Written request
In the listing below, locate the line that contains "for name, shape" and the line that contains "bpy.data.objects.remove(obj)". Restate word for word those two lines and every line between them, and nothing else.

━━━ Supplied records ━━━

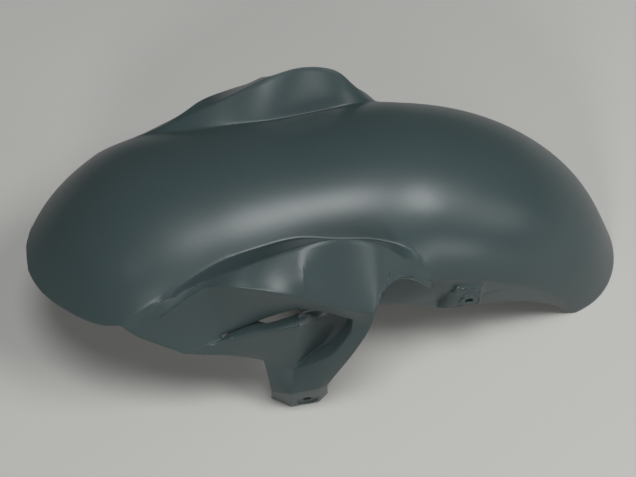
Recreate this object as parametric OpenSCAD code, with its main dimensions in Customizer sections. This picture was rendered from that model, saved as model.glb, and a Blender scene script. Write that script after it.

━━━
━━━ Supplied records ━━━

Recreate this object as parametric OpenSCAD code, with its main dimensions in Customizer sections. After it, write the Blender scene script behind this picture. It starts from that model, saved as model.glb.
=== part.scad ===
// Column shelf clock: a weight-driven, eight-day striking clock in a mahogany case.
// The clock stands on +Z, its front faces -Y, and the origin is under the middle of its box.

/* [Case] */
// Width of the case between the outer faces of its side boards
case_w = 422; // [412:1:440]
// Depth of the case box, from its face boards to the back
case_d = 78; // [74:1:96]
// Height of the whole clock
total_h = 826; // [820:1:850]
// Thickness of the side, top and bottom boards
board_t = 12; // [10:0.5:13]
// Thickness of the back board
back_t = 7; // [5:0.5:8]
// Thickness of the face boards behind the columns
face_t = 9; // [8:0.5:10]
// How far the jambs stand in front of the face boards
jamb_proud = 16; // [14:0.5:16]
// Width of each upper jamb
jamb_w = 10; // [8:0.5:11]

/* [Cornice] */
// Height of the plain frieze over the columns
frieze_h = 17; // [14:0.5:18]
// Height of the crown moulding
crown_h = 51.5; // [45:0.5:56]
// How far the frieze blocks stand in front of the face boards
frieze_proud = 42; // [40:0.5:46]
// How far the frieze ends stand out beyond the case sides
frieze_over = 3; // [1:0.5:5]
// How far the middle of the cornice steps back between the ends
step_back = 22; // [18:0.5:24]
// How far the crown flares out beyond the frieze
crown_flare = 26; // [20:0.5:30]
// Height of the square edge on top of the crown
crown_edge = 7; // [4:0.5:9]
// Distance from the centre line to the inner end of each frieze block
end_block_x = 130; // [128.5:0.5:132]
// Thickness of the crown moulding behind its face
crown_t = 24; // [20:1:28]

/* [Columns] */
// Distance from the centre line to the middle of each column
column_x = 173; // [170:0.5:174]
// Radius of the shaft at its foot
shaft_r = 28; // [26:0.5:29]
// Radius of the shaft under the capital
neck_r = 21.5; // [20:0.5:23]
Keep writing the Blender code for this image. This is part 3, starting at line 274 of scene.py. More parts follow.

━━━
━━━ Supplied records ━━━

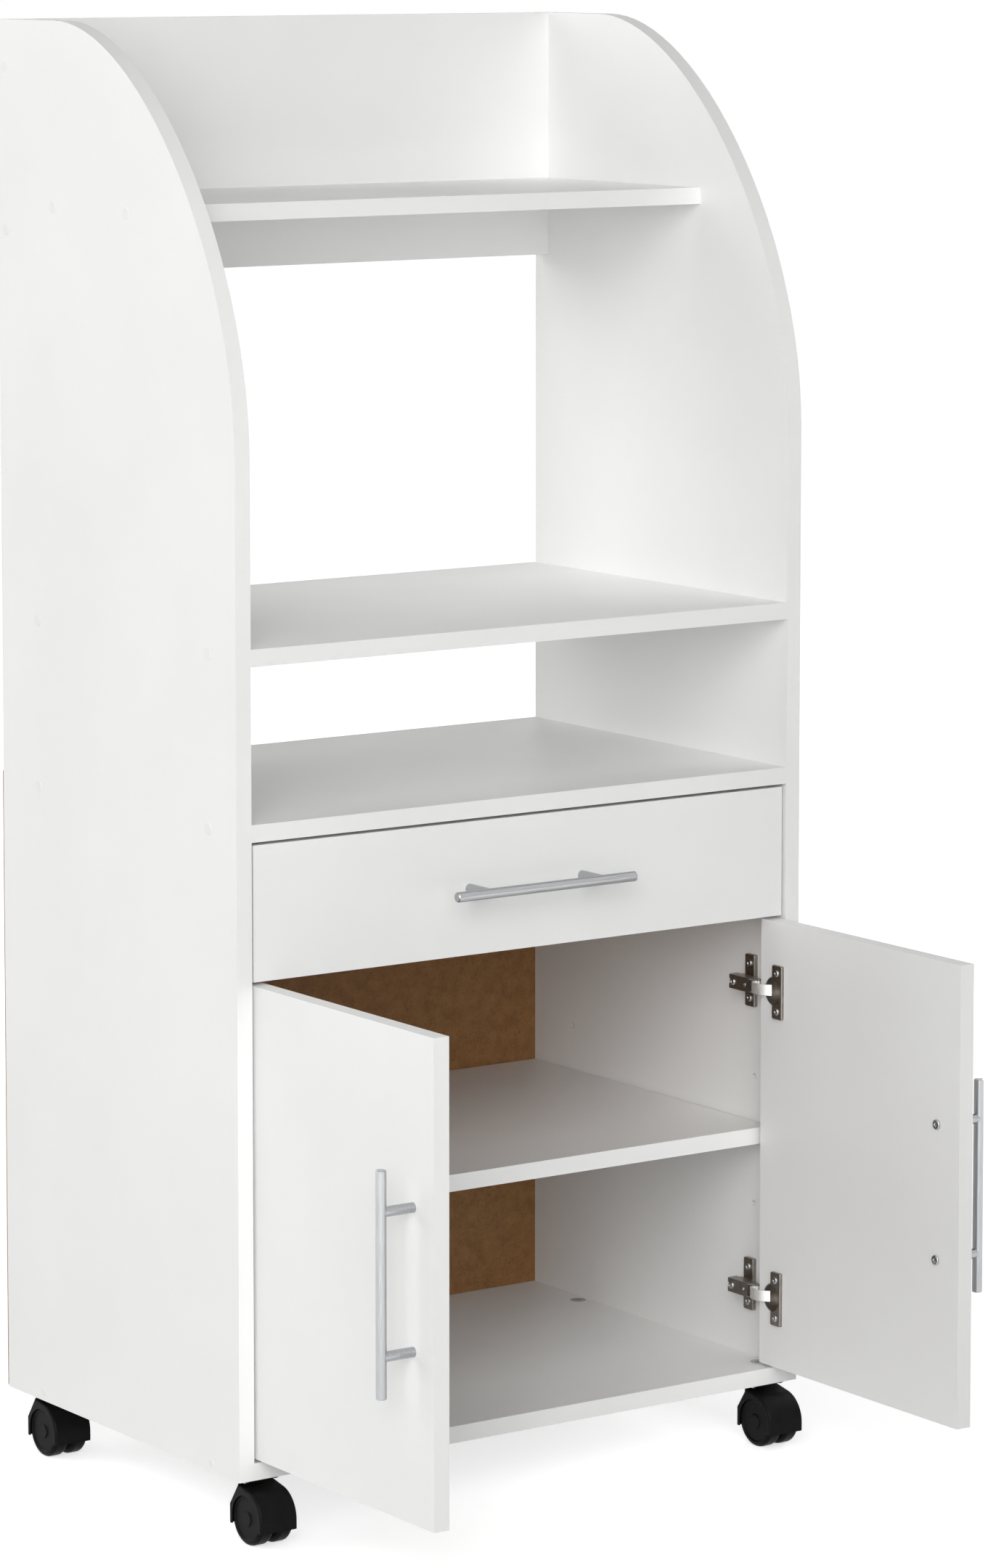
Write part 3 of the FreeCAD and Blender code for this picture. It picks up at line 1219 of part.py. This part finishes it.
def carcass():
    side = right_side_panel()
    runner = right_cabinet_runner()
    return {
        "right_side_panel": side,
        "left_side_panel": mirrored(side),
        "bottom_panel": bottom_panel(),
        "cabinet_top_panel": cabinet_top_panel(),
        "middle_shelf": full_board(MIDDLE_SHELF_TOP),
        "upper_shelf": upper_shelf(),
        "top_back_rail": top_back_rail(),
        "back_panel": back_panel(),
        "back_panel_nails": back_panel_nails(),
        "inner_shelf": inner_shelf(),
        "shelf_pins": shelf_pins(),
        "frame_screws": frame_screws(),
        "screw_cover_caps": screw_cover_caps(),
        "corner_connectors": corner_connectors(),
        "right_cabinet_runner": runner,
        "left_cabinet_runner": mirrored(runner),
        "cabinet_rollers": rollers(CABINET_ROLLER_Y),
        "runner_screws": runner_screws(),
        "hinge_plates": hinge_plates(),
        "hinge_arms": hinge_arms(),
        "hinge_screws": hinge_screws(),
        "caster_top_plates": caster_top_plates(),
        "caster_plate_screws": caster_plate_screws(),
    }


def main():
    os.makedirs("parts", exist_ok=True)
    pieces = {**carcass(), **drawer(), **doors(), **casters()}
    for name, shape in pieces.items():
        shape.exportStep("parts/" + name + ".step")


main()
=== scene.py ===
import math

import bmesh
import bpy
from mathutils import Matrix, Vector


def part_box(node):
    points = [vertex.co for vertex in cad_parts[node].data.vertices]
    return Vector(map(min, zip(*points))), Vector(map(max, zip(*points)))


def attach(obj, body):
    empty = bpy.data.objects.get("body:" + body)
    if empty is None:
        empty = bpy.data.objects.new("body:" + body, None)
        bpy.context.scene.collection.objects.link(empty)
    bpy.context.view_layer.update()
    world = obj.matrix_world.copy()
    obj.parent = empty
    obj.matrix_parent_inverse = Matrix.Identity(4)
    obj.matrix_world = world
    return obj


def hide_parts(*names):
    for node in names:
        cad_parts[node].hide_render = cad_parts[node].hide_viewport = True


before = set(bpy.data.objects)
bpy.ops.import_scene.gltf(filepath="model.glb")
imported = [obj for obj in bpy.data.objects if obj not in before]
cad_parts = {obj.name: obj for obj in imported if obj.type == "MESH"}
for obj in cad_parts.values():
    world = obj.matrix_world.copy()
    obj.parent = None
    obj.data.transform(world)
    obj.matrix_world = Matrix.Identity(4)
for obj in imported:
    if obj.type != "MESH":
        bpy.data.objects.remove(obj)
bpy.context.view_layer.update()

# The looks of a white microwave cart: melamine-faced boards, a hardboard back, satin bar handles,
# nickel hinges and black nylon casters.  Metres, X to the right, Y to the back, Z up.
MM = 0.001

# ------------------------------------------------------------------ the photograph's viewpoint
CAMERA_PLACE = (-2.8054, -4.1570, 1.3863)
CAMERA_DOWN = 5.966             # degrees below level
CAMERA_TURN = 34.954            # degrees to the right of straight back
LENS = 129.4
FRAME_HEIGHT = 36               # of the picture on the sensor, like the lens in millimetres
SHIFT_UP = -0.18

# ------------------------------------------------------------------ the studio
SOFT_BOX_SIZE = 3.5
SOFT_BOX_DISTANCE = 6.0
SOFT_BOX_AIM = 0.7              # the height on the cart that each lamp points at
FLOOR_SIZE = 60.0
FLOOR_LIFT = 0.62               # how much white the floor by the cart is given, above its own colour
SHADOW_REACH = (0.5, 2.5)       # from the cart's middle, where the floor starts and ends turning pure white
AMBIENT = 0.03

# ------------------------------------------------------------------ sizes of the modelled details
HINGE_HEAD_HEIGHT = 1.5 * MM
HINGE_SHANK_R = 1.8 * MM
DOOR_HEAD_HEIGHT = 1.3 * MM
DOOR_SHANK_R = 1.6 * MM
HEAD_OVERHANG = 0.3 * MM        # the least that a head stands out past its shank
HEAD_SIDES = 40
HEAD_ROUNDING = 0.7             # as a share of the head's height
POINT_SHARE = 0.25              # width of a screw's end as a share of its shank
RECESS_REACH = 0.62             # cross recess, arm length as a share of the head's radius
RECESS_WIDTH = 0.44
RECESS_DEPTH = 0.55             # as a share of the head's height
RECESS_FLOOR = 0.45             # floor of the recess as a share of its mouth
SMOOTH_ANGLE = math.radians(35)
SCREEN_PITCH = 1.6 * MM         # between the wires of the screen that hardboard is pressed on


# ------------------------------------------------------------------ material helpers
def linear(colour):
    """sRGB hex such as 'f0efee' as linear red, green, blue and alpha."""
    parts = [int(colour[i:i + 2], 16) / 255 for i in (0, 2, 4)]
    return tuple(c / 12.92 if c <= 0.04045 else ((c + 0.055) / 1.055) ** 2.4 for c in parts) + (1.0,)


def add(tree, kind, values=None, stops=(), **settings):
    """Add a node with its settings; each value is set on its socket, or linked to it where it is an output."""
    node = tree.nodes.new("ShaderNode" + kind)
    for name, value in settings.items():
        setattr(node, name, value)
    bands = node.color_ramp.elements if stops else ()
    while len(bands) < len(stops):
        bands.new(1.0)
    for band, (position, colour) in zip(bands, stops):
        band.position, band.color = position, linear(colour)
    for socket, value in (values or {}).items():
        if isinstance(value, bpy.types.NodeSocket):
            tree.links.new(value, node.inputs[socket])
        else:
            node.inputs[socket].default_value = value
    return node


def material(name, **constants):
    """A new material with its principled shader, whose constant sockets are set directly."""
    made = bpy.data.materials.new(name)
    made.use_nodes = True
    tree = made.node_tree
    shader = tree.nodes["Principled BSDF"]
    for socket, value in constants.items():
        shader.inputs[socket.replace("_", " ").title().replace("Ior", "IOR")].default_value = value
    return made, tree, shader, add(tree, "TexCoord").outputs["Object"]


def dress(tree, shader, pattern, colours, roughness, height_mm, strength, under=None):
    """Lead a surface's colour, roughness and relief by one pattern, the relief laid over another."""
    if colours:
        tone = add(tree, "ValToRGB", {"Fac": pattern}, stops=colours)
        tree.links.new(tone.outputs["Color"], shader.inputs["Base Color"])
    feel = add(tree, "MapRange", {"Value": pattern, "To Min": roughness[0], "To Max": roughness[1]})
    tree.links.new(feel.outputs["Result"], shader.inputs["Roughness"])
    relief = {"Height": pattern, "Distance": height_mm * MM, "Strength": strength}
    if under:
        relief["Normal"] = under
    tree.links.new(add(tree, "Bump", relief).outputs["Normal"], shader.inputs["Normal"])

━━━

Solved problem
    for name, shape in pieces.items():
        shape.exportStep("parts/" + name + ".step")


main()
=== scene.py ===
import math

import bmesh
import bpy
from mathutils import Matrix, Vector


def part_box(node):
    points = [vertex.co for vertex in cad_parts[node].data.vertices]
    return Vector(map(min, zip(*points))), Vector(map(max, zip(*points)))


def attach(obj, body):
    empty = bpy.data.objects.get("body:" + body)
    if empty is None:
        empty = bpy.data.objects.new("body:" + body, None)
        bpy.context.scene.collection.objects.link(empty)
    bpy.context.view_layer.update()
    world = obj.matrix_world.copy()
    obj.parent = empty
    obj.matrix_parent_inverse = Matrix.Identity(4)
    obj.matrix_world = world
    return obj


def hide_parts(*names):
    for node in names:
        cad_parts[node].hide_render = cad_parts[node].hide_viewport = True


before = set(bpy.data.objects)
bpy.ops.import_scene.gltf(filepath="model.glb")
imported = [obj for obj in bpy.data.objects if obj not in before]
cad_parts = {obj.name: obj for obj in imported if obj.type == "MESH"}
for obj in cad_parts.values():
    world = obj.matrix_world.copy()
    obj.parent = None
    obj.data.transform(world)
    obj.matrix_world = Matrix.Identity(4)
for obj in imported:
    if obj.type != "MESH":
        bpy.data.objects.remove(obj)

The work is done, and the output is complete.